Para tornarmos a Isaac e a Francisco, a maçonaria dos O’Kelly, do Visconde de Samodães[9] e dos Cabrais é a família em que se enxertou o ramo dos Newton. 

E terão os Newton portugueses algum laço de familiaridade com os ingleses, remontando estes ao judeu Isaac Newton, maçon, alquimista e físico?   


[1]  A utopia destes homens era a república, regime considerado perfeito, susceptível de conquistar a felicidade para todos os homens. 

[2] Da parte de D. Laura.

[3] Uma das personagens de Erewhon, utopia de Samuel Butler, tem este nome, anagrama de Robinson.

[4] Os Superiores Desconhecidos, Mestres Invisíveis, mais conhecidos por Fraternidade Rosa-Cruz, ambicionavam passar incógnitos por este mundo. Mudavam de nome periodicamente, saiam para o estrangeiro com pseudónimo ou nome seu mas desconhecido do público, caso do Duque de Lafões, primeiro presidente da Academia Real das Ciências, nobre viajante que percorreu a Europa com o nome de Miranda. Ele era o 7º Conde de Miranda do Corvo.

[5] Aconteceu isto à data da publicação da Ennaea/Ennoea, de Anselmo Caetano, considerada só uma obra e de alquimia, a mais significativa de origem portuguesa. Nela encontramos um longo e extraordinário capítulo dedicado às gralhas. Não é uma simples errata, sim um impressionante suplemento do suplemento, que vem antes e não depois do suplemento sobre matéria errática. Na realidade são dois livros, publicados em dois anos, o segundo de alquimia, o primeiro, não. O segundo começa por situar as duas personagens sobre a ponte do Soure, o que logo o transfere para o mundo do construtor de pontes (pontifex), isto é, da maçonaria. O projecto principal do primeiro é o de fundar em Lisboa uma Nova Roma, portanto uma Nova Igreja, ou Igreja Invisível, outro é o Quinto Império, ou Império do Espírito Santo. Estas duas propostas são rosacrucianas. Os alquimistas são mestres da ocultação. Todo o seu ensino era secreto, ou iam parar à fogueira. Esta arte da duplicidade na comunicação foi herdada pelos maçons, às vezes também chamados naturalistas.
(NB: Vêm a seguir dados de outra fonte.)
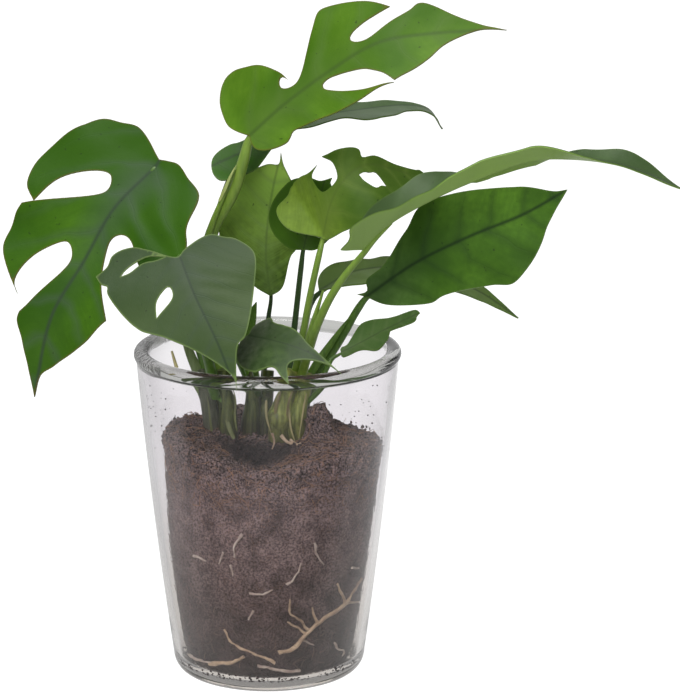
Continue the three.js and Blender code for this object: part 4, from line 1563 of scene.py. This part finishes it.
GROWN["leaf_small"] = dict(
    rib=[(-11, 2, 150), (-8, 1, 160), (-5, 0, 170)],
    faces=[(-0.6, -0.7, 0.3)],
    folds=[20], cup=0.002,
    edge=[(0, 0, 1), (5, -4), (12, -4), (21, 0, 1), (12, 4), (5, 4)],
    stalk_radius=1.5,
    stalk=[(-5, 8, 128), (-10, 4, 140)],
)

GROWN["leaf_front"] = dict(
    rib=[(-7, -34, 163), (5, -45, 163), (19, -53, 160), (33, -59, 152)],
    faces=[(-0.05, -0.72, 0.7)],
    folds=[6], cup=0.004,
    edge=[
        (-1, -1, 1), (-1, -5), (5, -11), (8, -9), (21, -8), (32, -3), (50, 0, 1), (43, 0), (29, 7),
        (28, 10), (34, 18, 1), (28, 16), (22, 13), (16, 18, 1), (11, 18), (3, 14), (-2, 5),
    ],
    stalk_radius=1.7,
    stalk=[(-4, 8, 127), (-5, -12, 140), (-7, -28, 157)],
)

# %% [markdown]
# ## Stalks
# A stalk is a rod that leaves its stem, rises to the leaf and runs on under the blade
# until the midrib takes over. On two leaves the rest of a bud lies along it, as a
# second, pointed rod.

# %% A stalk
STALK_END_SHARE = 0.12
RIB_DEPTH = 0.5


def stalk_of(shape, blade):
    radius = shape["stalk_radius"]
    count = len(shape["stalk"])
    radii = [radius * (1 - 0.3 * i / count) for i in range(count)]
    ends = np.array([0.6 * radius, 0.45 * radius, 0.5])
    shares = np.array([0.0, 0.05, STALK_END_SHARE])
    under = blade.bend(shares * blade.length, np.zeros(3), -ends - RIB_DEPTH)
    return rod_in_mm([*shape["stalk"], *under], [*radii, *ends], sides=5)


def sheath_of(shape):
    return rod_in_mm(shape["sheath_path"], shape["sheath"], sides=4)


# %% [markdown]
# A sheath is what is left of the bud that a leaf came out of: a thin pointed wing that
# clasps the stalk. It is cut and bent like a leaf, only narrow and folded round the
# stalk. Old ones are papery, and some have shrunk to scraps at the foot of a stem.

# %% Sheaths and scraps
SHEATHS = [
    # half width, fold, finish, path
    (3.6, -50, "grey", [(-27, -5, 124), (-31, -5, 138), (-36, -3, 151), (-40, 0, 166)]),
    (2.6, -50, "green", [(-20, -8, 126), (-24, -6, 140), (-28, -3, 154)]),
    (0.7, -50, "moss",
     [(-13.6, -8.4, 112), (-14.6, -9.6, 120), (-14.2, -9.4, 128), (-15.6, -7.6, 139)]),
    (1.5, -50, "moss", [(-18.5, -9.2, 119), (-16, -10.4, 112), (-12.6, -11, 106)]),
    (1.1, -60, "pale", [(-0.6, -8.8, 129), (-0.4, -10.2, 120), (1.6, -10.6, 112)]),
    (0.9, -60, "pale", [(9.6, -9.6, 124), (10.4, -10.6, 115), (12.8, -11, 107)]),
    (0.6, -50, "pale", [(17.4, -8.4, 133), (15.6, -9.8, 121), (13.6, -10.6, 108)]),
    (0.8, -50, "dry", [(8.4, -9.8, 118), (9.4, -10.2, 127), (12, -8.6, 139)]),
    (1.8, -60, "dry", [(3.4, -10.6, 121), (4.2, -11.4, 128), (6.4, -11, 137)]),
    (0.7, -50, "moss", [(-24.4, -8.2, 108), (-25.6, -8.6, 118), (-27, -7.2, 131)]),
    (0.9, -40, "cream",
     [(-21.4, -3.4, 216), (-18.6, -4.8, 222), (-15.6, -6.2, 229), (-13, -7, 234)]),
    (2.8, -50, "green", [(15, -7, 130), (21, -4, 141), (29, 0, 152), (37, 3, 163)]),
    (2.2, -50, "green", [(19, -2, 132), (27, 3, 146), (35, 8, 158)]),
]
sheath_finishes = {
    "grey": stalk_finish("grey sheath", rgb(122, 138, 92), rgb(74, 92, 48)),
    "green": stalk_finish("green sheath", rgb(96, 130, 44), rgb(52, 84, 24)),
    "pale": stalk_finish("pale sheath", rgb(170, 160, 112), rgb(120, 112, 66)),
    "cream": stalk_finish("cream sheath", rgb(196, 206, 132), rgb(150, 168, 86)),
    "dry": stalk_finish("dry sheath", rgb(138, 126, 84), rgb(92, 84, 46)),
    "moss": stalk_finish("moss-green sheath", rgb(116, 122, 76), rgb(74, 80, 40)),
}


def sheath_shape(half, fold, path):
    length = sum(math.dist(a, b) for a, b in zip(path, path[1:]))
    side = [(0.02, 0.5), (0.12, 0.85), (0.35, 1.0), (0.62, 0.8), (0.85, 0.4)]
    edge = [(share * length, -half * width) for share, width in side] + [(length, 0, 1)]
    edge += [(share * length, half * width) for share, width in reversed(side)]
    return dict(rib=path, faces=[(0, -0.95, 0.3)], folds=[fold], cup=0, edge=edge)


sheaths = []
for half, fold, look, path in SHEATHS:
    sheath, _ = bent_blade(sheath_shape(half, fold, path))
    face_outwards(sheath)
    smooth(sheath, 50)
    sheath.data.materials.append(sheath_finishes[look])
    sheaths.append(sheath)
declare(join(sheaths), "leaf_sheaths", "stem")
print("sheaths", len(SHEATHS))

# %% Root tips on the peat
TIPS = [
    (0.9, [(6, -12, 112), (9, -13, 109), (12, -13, 108)]),
    (0.7, [(10, -12, 110), (13, -13, 108), (15, -14, 109)]),
    (0.6, [(2, -12, 113), (3, -13, 109), (2, -14, 106)]),
]
tips = join([rod_in_mm(path, (radius, radius * 0.5)) for radius, path in TIPS])
smooth(tips, 70)
finish_piece(tips, "root_tips", "root", tan_root)

# %% A dry straw in the glass's mouth
STRAW = [(-43, 0, 147.5), (-42, -0.6, 144), (-40.8, -1.3, 140)]
straw = rod_in_mm(STRAW, (0.5, 0.9))
smooth(straw, 70)
straw_finish = stalk_finish("dry straw", rgb(216, 206, 162), rgb(176, 162, 106))
finish_piece(straw, "dry_straw", "stem", straw_finish)

# %% [markdown]
# ## Growing the leaves
# Each leaf is cut and bent in its own finish, and its stalk is joined to it, because a
# leaf comes off the plant with its stalk. The slot says what kind of green it is.

# %% Growing every leaf
LEAF_SLOTS = {
    # slot of the leaf, finish of its stalk
    "leaf_left": ("leaf_dark", stalk_green),
    "leaf_front_left": ("leaf_grey", stalk_green),
    "leaf_top": ("leaf_bright", stalk_pale),
    "leaf_top_behind": ("leaf_dark", stalk_green),
    "leaf_back": ("leaf_mid", stalk_dark),
    "leaf_round": ("leaf_dark", stalk_dark),
    "leaf_young": ("leaf_bright", stalk_pale),
    "leaf_long": ("leaf_mid", stalk_pale),
    "leaf_right": ("leaf_dark", stalk_green),
    "leaf_arching": ("leaf_mid", stalk_dark),
    "leaf_rim": ("leaf_grey", stalk_green),
    "leaf_small": ("leaf_mid", stalk_green),
    "leaf_front": ("leaf_grey", stalk_green),
}


def grow(name, shape):
    slot, stalk_look = LEAF_SLOTS[name]
    piece, blade = bent_blade(shape)
    face_outwards(piece)
    smooth(piece, 50)
    piece.data.materials.append(leaf_finish(name.replace("_", " "), **LEAF_LOOKS[name]))
    rods = [stalk_of(shape, blade)]
    if "sheath" in shape:
        rods.append(sheath_of(shape))
    for made in rods:
        smooth(made, 70)
        made.data.materials.append(stalk_look)
    whole = join([piece, *rods])
    declare(whole, name.replace("leaf_", "monstera_leaf_"), slot, name)
    print("its midrib is", round(blade.length), "mm long")


for name, shape in GROWN.items():
    grow(name, shape)

# %% [markdown]
# ## Sizes and the end
# The finished model has to fill the same box as the solids it replaces.

# %% The end: clearing the selection
deselect()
[6] O naturalismo é o corpo doutrinário difundido pela maçonaria, cujos princípios rejeitam o sobrenatural e a religião revelada, ao afirmarem que tudo o que existe é natural e explicável pela razão humana.

[7] Os Cabrais foram bons, por compararção com os piores: “A Dictadura ou dentadura, com que o actual governo nos beneficiou, é o escandalo mais atrevido, a patifaria mais velhaca de que ha memoria! Nunca os Cabraes, esses famigerados politicos a quem o povo enxotou das cadeiras ministeriaes, se atreveram a praticar escandalo tão grande!” (O Correio do Porto, 9 de Agosto de 1886).

[8] Lemos uma carta de Carlos Roma du Bocage, a quem Balthazar Ozorio solicitara correcção das provas da sua biografia do pai, dizendo que a rainha Maria Pia nunca tratara ninguém por tu (carta de Villa Roma, Cintra, 19 d’outubro de 1915, AhMB, CN/B-78). A frase, que não foi retirada, diz respeito aos répteis: Ó Bocage, porque é que tu gostas tanto de uns bichos tão feios? Se a fórmula de tratamento não foi emendada, entendemos que a intenção é declarar familiaridade de J.V.B. du Bocage com a monarquia. Havia uma grande rivalidade entre maçons monárquicos e republicanos, e também entre cabralistas e saldanhistas. Outra correcção, agora de nomenclatura: Osório escreve Barbosa. Carlos Roma argumenta que o pai sempre assinara Barboza. Ozorio e Ferreira assinavam indiferentemente Osorio e Ozorio, Bettencourt e Bethencourt Ferreira

[9] O Conde de Samodães abandonou a maçonaria, mas manteve com ela ligações, ao menos como tradutor e prefaciador de obras sobre a Ordem.